### Stored data:
★ ★ ★ ★ ★

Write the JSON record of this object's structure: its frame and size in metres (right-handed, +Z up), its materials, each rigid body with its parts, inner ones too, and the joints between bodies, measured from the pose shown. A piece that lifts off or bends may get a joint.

★ ★ ★ ★ ★

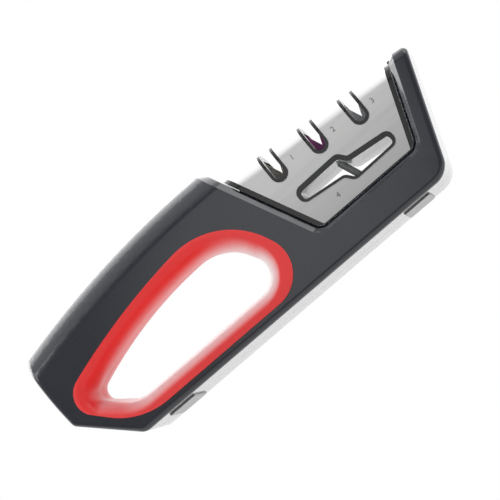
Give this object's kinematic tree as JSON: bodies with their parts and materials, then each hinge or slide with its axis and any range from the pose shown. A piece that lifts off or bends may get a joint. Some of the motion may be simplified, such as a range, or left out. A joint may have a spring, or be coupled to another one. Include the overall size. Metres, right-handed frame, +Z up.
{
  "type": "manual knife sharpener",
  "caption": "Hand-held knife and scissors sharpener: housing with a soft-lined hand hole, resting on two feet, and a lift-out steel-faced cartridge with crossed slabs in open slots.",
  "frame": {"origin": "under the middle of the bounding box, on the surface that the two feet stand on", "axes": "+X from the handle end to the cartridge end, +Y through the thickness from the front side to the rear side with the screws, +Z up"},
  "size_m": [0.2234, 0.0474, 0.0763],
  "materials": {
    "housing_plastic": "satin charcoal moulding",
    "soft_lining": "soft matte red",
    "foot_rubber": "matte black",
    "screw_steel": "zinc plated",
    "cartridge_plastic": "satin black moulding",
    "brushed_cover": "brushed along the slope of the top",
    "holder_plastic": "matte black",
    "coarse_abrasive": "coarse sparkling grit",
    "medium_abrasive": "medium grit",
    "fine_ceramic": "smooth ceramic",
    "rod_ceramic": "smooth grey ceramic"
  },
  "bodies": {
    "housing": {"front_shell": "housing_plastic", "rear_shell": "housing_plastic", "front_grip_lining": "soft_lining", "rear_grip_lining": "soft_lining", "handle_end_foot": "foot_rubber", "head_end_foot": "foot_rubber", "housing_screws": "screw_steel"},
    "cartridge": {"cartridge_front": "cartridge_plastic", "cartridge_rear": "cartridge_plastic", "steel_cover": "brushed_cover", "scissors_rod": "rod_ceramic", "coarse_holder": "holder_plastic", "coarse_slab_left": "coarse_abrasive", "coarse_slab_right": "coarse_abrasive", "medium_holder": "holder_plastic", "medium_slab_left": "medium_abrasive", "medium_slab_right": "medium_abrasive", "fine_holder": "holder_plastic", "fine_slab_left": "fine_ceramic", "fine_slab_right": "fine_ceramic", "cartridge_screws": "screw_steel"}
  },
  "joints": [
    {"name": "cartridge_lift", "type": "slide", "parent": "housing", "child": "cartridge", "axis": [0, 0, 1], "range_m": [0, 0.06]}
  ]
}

★ ★ ★ ★ ★

Which lines hold the string "pose"? List them all.

Write the JSON record of this object's structure: its frame and size in metres (right-handed, +Z up), its materials, each rigid body with its parts, inner ones too, and the joints between bodies, measured from the pose shown. A piece that lifts off or bends may get a joint.
Give this object's kinematic tree as JSON: bodies with their parts and materials, then each hinge or slide with its axis and any range from the pose shown. A piece that lifts off or bends may get a joint. Some of the motion may be simplified, such as a range, or left out. A joint may have a spring, or be coupled to another one. Include the overall size. Metres, right-handed frame, +Z up.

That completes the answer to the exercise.